A Fome de Bengala
Durante a Segunda Guerra Mundial, a região de Bengala, território localizado entre Índia e Bangladesh, era uma possessão do Império Britânico. A principal base de alimentação dos habitantes de Bengala era o arroz, que se tornava cada vez mais caro e inacessível devido a uma conjunção de fatores. Em 1942, a safra de arroz de Bengala havia sido duramente afetada por uma inundação causada por um ciclone. Paralelamente, a invasão da colônia britânica de Burma pelos japoneses havia travado o transporte de arroz para a Índia.
Dessa forma, sem poder contar com sua safra, a população de Bengala passou a depender dos seus estoques de arroz e da importação de trigo para se alimentar em 1943. O primeiro ministro do Reino Unido, Winston Churchill, entretanto, tinha outros planos. O premier britânico recusou os pedidos dos indianos para envio de trigo, preferindo encaminhar o produto para seus aliados europeus, ao mesmo tempo em que ordenou que os produtores de Bengala enviassem seus estoques de arroz para que a coroa britânica os distribuísse para suas tropas estacionadas na Grécia, no Egito e no Oriente Médio.
Churchill foi alertado de que tal procedimento poderia gerar uma catástrofe na Índia, mas ignorou. O primeiro ministro nunca escondeu sua crença na "supremacia da raça branca" e o fato de que odiava os indianos, considerando-os uma "raça inferior". Novamente informado de que Bengala passaria fome, Churchill disse que se tal fato ocorresse, a culpa era dos indianos que "se reproduzem como coelhos".
Os indianos iniciaram uma série de protestos e rebeliões, mas foram rapidamente reprimidos. Os altos membros do partido do Congresso Indiano, que exigiam a independência da colônia, foram presos, incluindo os pacifistas Mahatma Gandhi e Jawaharlal Nehru. Os soldados britânicos executaram 2500 pessoas e prenderam outras 66 mil.

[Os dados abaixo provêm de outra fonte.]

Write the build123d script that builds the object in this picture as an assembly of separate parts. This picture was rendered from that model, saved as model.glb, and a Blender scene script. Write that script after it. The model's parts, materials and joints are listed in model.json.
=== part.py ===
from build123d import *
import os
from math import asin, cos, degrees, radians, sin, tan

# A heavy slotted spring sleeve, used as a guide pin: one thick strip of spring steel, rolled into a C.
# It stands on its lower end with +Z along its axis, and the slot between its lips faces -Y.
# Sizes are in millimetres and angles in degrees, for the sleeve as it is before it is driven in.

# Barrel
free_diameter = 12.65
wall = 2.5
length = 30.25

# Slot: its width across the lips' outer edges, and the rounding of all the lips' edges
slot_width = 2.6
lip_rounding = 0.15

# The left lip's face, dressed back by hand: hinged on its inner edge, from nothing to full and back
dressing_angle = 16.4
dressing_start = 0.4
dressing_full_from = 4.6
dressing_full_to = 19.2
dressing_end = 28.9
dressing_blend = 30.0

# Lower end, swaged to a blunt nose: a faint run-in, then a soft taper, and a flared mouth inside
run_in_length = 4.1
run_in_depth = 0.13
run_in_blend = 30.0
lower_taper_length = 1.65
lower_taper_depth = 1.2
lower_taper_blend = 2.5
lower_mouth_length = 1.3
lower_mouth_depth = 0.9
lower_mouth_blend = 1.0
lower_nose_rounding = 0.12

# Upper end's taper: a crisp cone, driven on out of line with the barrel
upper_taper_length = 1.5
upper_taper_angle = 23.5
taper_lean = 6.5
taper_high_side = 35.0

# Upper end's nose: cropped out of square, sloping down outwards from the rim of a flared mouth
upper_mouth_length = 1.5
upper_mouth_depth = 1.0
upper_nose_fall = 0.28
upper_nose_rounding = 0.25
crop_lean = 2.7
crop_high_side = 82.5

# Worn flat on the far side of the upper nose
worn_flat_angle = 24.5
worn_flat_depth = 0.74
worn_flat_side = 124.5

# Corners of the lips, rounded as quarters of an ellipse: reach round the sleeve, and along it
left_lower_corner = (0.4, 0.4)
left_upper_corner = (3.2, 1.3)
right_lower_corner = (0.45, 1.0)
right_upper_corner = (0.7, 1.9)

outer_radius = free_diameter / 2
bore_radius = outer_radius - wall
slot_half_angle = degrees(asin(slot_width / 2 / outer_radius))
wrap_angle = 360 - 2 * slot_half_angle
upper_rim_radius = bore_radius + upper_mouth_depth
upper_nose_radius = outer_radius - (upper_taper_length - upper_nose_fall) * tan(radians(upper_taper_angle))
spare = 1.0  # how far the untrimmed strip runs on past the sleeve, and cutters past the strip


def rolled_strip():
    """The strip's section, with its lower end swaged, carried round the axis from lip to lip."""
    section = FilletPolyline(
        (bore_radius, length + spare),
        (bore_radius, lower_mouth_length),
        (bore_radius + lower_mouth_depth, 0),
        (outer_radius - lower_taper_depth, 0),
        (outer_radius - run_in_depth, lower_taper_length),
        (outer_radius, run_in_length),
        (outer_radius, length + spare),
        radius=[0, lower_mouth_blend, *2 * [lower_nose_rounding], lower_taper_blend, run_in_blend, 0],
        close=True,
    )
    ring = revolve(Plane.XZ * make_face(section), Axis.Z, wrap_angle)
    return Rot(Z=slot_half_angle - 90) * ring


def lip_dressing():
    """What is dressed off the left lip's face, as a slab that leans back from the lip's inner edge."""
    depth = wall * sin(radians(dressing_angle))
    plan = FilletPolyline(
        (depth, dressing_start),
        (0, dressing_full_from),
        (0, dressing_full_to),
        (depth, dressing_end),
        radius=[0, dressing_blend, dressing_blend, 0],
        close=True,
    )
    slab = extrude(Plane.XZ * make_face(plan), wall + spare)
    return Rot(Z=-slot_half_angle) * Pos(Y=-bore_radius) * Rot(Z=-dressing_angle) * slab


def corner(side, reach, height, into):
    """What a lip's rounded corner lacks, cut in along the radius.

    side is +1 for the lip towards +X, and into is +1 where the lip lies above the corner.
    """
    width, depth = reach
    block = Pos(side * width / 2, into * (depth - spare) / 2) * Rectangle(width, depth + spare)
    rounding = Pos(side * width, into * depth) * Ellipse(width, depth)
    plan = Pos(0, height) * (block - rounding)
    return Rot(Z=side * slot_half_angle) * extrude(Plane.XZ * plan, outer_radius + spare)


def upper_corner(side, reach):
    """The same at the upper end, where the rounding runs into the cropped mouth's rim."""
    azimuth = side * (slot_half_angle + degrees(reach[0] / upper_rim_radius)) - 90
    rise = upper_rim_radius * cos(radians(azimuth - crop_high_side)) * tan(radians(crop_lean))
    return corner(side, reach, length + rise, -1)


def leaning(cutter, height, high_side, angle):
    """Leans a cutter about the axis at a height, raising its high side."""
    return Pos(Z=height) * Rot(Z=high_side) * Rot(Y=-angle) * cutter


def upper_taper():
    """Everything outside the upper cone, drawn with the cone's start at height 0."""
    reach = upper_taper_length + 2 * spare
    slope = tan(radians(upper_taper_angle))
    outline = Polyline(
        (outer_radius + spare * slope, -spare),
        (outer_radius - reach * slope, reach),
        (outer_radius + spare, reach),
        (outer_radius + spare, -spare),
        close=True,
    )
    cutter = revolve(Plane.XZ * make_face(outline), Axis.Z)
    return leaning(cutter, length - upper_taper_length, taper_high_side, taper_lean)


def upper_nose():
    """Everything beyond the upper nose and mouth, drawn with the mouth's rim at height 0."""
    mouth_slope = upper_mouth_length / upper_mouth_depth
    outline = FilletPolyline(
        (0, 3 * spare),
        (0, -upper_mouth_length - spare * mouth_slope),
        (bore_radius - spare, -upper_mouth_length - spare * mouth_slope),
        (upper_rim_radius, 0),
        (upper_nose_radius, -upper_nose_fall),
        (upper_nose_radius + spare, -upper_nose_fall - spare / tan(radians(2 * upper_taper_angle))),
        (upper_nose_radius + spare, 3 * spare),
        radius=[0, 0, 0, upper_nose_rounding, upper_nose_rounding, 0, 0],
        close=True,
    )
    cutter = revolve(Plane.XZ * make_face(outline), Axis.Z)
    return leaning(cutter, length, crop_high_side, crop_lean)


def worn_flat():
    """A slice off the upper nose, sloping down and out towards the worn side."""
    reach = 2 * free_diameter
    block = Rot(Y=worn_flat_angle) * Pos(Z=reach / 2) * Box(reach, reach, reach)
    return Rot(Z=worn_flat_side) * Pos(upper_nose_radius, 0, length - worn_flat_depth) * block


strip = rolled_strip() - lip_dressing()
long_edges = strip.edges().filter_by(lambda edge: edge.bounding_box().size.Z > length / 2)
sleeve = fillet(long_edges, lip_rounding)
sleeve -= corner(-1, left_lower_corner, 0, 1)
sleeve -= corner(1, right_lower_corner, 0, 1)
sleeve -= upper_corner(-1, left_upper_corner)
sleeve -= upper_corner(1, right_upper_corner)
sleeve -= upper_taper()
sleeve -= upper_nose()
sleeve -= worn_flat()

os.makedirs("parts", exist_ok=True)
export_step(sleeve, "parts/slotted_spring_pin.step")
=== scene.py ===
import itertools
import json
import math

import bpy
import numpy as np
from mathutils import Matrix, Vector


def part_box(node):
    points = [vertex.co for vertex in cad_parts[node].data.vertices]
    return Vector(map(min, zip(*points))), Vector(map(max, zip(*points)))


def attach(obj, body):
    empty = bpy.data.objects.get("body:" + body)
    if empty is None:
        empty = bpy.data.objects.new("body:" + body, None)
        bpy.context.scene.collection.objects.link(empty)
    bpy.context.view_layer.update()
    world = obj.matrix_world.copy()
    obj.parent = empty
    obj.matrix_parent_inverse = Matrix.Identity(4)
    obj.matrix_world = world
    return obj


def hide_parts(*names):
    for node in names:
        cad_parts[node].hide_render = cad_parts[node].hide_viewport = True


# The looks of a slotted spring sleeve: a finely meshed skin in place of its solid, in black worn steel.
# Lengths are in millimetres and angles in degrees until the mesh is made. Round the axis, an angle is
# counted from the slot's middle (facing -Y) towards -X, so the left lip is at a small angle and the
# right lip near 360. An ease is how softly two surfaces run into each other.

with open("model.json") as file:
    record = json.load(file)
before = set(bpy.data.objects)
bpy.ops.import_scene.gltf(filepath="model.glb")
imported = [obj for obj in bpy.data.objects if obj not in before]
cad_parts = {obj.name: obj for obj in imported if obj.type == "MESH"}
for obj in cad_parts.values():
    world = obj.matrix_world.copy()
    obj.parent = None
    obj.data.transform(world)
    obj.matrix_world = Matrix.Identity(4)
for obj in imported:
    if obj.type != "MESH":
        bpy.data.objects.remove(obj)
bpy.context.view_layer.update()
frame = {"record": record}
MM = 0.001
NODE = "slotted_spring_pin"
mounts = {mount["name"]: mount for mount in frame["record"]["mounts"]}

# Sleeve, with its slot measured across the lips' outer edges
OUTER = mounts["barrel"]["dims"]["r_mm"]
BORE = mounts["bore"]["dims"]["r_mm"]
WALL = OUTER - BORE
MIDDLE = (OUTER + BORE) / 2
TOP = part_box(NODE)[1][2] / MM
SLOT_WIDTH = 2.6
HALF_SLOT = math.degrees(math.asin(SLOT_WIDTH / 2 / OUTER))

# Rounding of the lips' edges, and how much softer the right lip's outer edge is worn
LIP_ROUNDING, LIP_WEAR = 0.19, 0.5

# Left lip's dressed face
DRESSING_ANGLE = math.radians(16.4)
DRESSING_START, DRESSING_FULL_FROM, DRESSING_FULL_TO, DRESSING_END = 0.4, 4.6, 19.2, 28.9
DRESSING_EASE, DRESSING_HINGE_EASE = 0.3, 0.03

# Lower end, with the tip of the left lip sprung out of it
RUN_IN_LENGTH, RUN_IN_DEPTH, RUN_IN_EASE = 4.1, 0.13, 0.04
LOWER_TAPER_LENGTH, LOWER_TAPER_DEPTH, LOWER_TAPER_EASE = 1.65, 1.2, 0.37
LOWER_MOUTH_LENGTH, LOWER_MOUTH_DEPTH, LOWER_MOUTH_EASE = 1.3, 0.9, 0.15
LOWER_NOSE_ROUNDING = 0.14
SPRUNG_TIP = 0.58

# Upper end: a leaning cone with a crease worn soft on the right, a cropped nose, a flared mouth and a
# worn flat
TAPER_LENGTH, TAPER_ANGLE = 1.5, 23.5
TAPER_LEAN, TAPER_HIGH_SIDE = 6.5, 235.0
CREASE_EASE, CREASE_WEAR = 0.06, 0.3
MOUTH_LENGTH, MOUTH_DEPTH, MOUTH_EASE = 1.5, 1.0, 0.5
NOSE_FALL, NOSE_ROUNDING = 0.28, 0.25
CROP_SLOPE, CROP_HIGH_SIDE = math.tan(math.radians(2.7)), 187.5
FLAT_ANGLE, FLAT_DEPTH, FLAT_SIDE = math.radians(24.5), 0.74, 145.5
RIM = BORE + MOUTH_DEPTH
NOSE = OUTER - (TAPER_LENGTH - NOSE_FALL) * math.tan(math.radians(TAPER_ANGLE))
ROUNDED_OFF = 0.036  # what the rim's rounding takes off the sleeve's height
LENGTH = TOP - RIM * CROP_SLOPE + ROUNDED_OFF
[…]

Com o fim dos alimentos, a fome se alastrou por Bengala. Centenas de milhares de famílias inteiras pereciam dentro de suas casas, enquanto outras tantas definhavam nas ruas, morrendo em via pública, à vista de todo mundo. Pouco a pouco, as aldeias e cidades ficaram cheias de cadáveres em decomposição, não recolhidos. Tal fato agravou a situação, com a disseminação de doenças como cólera, tifo e disenteria que se expandiram sem controle, ceifando outras milhares de vida. Ao todo, quatro milhões de indianos morreram vitimados pela Grande Fome de Bengala. Quando o secretário geral da Índia, Leo Amary, fez mais um apelo para que Churchill liberasse comida para Bengala, o premier britânico o interpelou questionando: "se os alimentos são tão escassos, por que Gandhi não morreu ainda?"

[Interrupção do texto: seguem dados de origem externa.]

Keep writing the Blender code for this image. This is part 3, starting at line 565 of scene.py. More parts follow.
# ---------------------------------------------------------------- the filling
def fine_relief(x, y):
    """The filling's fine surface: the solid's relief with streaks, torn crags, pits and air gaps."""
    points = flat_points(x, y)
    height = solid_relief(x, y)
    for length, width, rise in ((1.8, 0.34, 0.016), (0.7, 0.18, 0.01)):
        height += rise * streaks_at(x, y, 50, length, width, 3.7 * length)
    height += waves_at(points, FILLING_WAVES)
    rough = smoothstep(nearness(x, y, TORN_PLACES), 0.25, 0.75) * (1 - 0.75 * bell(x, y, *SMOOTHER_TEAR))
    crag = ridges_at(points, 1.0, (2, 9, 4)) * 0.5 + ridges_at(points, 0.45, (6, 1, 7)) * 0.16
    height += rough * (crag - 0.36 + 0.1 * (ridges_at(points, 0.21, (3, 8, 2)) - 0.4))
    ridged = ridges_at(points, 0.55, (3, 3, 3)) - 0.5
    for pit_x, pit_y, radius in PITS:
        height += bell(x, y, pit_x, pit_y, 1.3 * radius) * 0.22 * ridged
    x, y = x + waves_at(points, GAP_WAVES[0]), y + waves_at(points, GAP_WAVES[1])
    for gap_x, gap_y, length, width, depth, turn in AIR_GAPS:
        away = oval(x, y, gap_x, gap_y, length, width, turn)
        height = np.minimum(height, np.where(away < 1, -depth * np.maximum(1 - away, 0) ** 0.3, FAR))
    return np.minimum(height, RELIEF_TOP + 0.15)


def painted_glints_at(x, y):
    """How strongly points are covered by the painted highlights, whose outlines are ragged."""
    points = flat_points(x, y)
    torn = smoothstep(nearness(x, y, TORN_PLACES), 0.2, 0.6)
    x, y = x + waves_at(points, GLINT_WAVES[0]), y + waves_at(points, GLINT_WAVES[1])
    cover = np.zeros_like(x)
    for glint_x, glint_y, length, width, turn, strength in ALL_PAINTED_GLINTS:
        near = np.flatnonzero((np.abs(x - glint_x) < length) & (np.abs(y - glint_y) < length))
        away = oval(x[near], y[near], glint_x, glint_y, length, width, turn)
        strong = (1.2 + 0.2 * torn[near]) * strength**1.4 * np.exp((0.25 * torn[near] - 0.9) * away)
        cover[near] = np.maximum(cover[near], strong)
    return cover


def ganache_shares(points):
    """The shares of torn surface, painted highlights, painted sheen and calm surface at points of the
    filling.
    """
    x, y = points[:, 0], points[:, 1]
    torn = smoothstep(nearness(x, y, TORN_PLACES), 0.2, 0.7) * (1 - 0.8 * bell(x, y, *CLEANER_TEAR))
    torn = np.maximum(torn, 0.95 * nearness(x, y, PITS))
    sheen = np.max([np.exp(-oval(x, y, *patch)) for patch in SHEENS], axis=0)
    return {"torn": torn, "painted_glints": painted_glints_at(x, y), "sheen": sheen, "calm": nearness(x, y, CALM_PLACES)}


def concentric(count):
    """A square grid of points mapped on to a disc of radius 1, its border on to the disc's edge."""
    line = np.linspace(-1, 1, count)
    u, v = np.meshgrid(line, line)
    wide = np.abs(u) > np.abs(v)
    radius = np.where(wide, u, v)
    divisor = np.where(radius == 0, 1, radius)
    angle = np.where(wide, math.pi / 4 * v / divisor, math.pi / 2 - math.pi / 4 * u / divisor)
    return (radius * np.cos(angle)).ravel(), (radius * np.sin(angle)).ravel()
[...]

Apesar disso, Churchill, em oposição a Hitler, não foi afetado com a fama de grande genocida ou confrontado com as consequências desastrosas de suas ações. Ao contrário. Foi heroicizado por filmes de Hollywood, incensado pela imprensa ocidental, eleito "o maior britânico do século XX" e ganhou até um Prêmio Nobel. Churchill parecia ter consciência de que sua fortuna historiográfica seria positiva. Costumava repetir: "a história será gentil comigo, porque eu mesmo pretendo escrevê-la". Ele tinha razão.